Car Field, d’une habileté de maestro, opère une diffraction du personnage par l’architecture dans laquelle il l’enferme, érodant progressivement l’imperturbabilité de cette génie tyrannique – Tár – qui s’apprête à déchanter. D’espaces larges aux mouvements de caméra amples, il l’enferme dans un vortex cérébral désarmant, inversant l’échelle de représentation au point qu’entre les lignes de la partition tonitruante et excessive de Cate Blanchett se révèle une femme – Lydia – en proie à ses propres pulsions. Une contre-plongée extrême sur elle dirigeant l’orchestre n’est plus tant la manifestation de son pouvoir abusif que l’impression qu’elle donne et a de celui-ci, écrasé par le plafond du bâtiment, ciel concret prêt à lui tomber sur la tête. À mesure que l’étau se resserre, Field, sans jamais tomber dans le piège de la psychologie, fragilise, meurtrit, et, de fait, humanise son monstre, en l’exposant à ce qui lui fait encore plus peur que ce qu’elle inspire : sa propre médiocrité. Celle-là même qui se manifeste dans une dernière heure mettant soudainement les deux pieds dans le plat du surréalisme, où le monstre n’est plus chasseur mais chassé.
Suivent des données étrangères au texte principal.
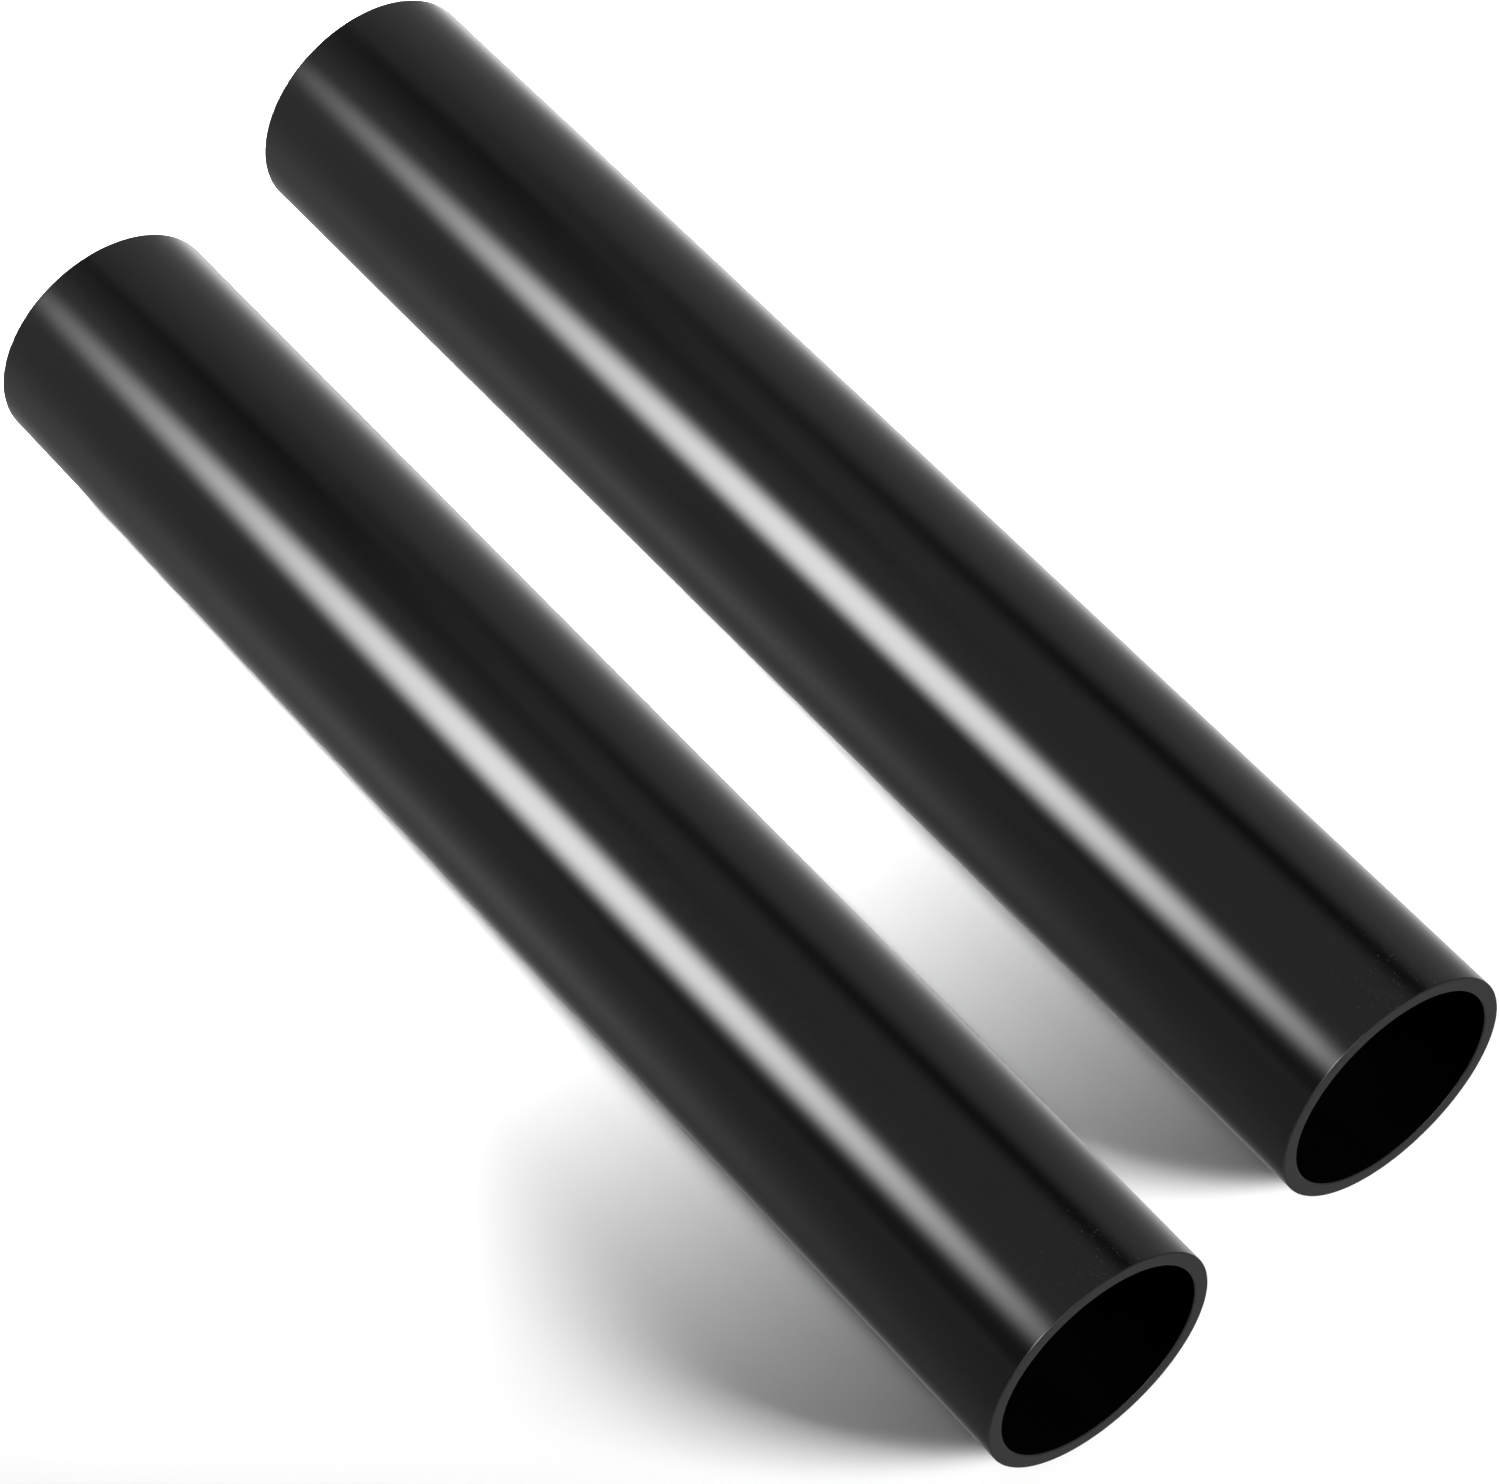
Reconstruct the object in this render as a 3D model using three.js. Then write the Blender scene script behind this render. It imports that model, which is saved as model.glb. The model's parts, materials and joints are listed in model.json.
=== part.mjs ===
// A pair of focus training sticks: two loose, straight, rigid tubes that a coach holds out
// as targets, one in each hand. They are alike, open at both ends, and lie side by side on
// level ground.
//
// Frame: millimetres, +X along the sticks, +Y from the front stick to the rear one, +Z up.
// The origin is on the ground, midway between the two sticks and midway along them.

import * as THREE from 'three';

const STICK_LENGTH = 390;
const OUTER_DIAMETER = 63;
const WALL_THICKNESS = 3.8;
const EDGE_BREAK = 0.4; // chamfer on the inner and outer edge of each cut end
const AXIS_SPACING = 88.5; // from one stick's axis to the other's
const SIDES = 128; // flats around the tube

const OUTER_RADIUS = OUTER_DIAMETER / 2;
const BORE_RADIUS = OUTER_RADIUS - WALL_THICKNESS;
const HALF_LENGTH = STICK_LENGTH / 2;

const STICKS = [
  { name: 'front_stick', side: -1 },
  { name: 'rear_stick', side: 1 },
];

// The wall cut lengthwise, on one side of the axis: x is the distance from the axis and y the
// place along it. It runs up the outside and down the bore, and ends where it starts.
function wallSection() {
  const openEnd = [
    [OUTER_RADIUS, HALF_LENGTH - EDGE_BREAK],
    [OUTER_RADIUS - EDGE_BREAK, HALF_LENGTH],
    [BORE_RADIUS + EDGE_BREAK, HALF_LENGTH],
    [BORE_RADIUS, HALF_LENGTH - EDGE_BREAK],
  ];
  const otherEnd = openEnd.map(([radius, along]) => [radius, -along]).reverse();
  const loop = [...openEnd, ...otherEnd, openEnd[0]];
  return loop.map(([radius, along]) => new THREE.Vector2(radius, along));
}

// The hard black plastic that both sticks are extruded from.
function stickPlastic() {
  return new THREE.MeshStandardMaterial({ color: 0x0b0b0c, roughness: 0.25, metalness: 0 });
}

// One tube, turned from the lathe's upright axis to lie along X, with its lowest line at z = 0.
function makeStick({ name, side }) {
  const stick = new THREE.Mesh(new THREE.LatheGeometry(wallSection(), SIDES), stickPlastic());
  stick.name = name;
  stick.rotation.z = -Math.PI / 2;
  stick.position.set(0, (side * AXIS_SPACING) / 2, OUTER_RADIUS);
  return stick;
}

const group = new THREE.Group();
for (const stick of STICKS) group.add(makeStick(stick));

export default group;
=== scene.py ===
"""A pair of focus training sticks: two loose, rigid, glossy black tubes, lying side by side."""

import json
import logging
import math
from collections.abc import Callable, Iterable, Mapping, Sequence
from dataclasses import dataclass, field
from enum import Enum
from typing import Any

import bpy
from mathutils import Matrix, Quaternion, Vector


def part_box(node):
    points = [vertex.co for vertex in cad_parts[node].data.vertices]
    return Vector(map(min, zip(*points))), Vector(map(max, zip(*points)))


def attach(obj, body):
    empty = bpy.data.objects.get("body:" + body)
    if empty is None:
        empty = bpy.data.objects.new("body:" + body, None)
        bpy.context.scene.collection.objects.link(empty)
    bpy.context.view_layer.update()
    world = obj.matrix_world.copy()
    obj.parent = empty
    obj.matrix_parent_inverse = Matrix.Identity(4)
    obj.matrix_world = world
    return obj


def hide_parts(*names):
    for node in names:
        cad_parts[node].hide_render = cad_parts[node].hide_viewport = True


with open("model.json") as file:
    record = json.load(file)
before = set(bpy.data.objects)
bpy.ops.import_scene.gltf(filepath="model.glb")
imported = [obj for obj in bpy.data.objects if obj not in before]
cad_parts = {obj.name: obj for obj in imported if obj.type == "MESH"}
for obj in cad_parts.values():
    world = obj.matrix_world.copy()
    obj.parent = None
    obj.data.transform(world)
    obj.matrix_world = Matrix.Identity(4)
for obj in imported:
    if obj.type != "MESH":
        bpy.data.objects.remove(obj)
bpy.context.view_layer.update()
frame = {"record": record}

MM = 0.001
TIGHT = 0.01 * MM
LOOSE = 0.1 * MM
LENGTHWISE = 0.9
LOG = logging.getLogger("training_sticks")


# ---------------------------------------------------------------------------
# Shader bench: a short way to write materials
# ---------------------------------------------------------------------------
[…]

Un revirement qui étonne, plaçant plus que jamais Lydia dans une zone grise : a-t-elle commis quoi que ce soit ? Tár/Tár ne répond jamais clairement, laissant en suspens la résolution des accusations – sans jamais en contester ni la véracité ni la gravité –, mais laisse observer l’issue d’une vie placée sous le signe de l’inconséquence, avec toute la tristesse – plus pour ceux qui l’entourent que pour elle – que cela comporte. Surtout, Field agit en vrai cinéaste, et s’oppose en permanence à son propre système de représentation pour mieux en extraire la pureté ; chaque nouvelle scène semble se fracasser sur la précédente avec violence, faisant de Lydia le seul maillon entre elles, usé jusqu’à la moelle. Tár s’impose ainsi comme un film incroyablement vivant, sorte de cure de jouvence incessante aux émotions contraires donc palpables. Et la musique, dans tout cela, me direz-vous ? Le puzzle est fini, alors fermez les yeux et laissez-vous emporter.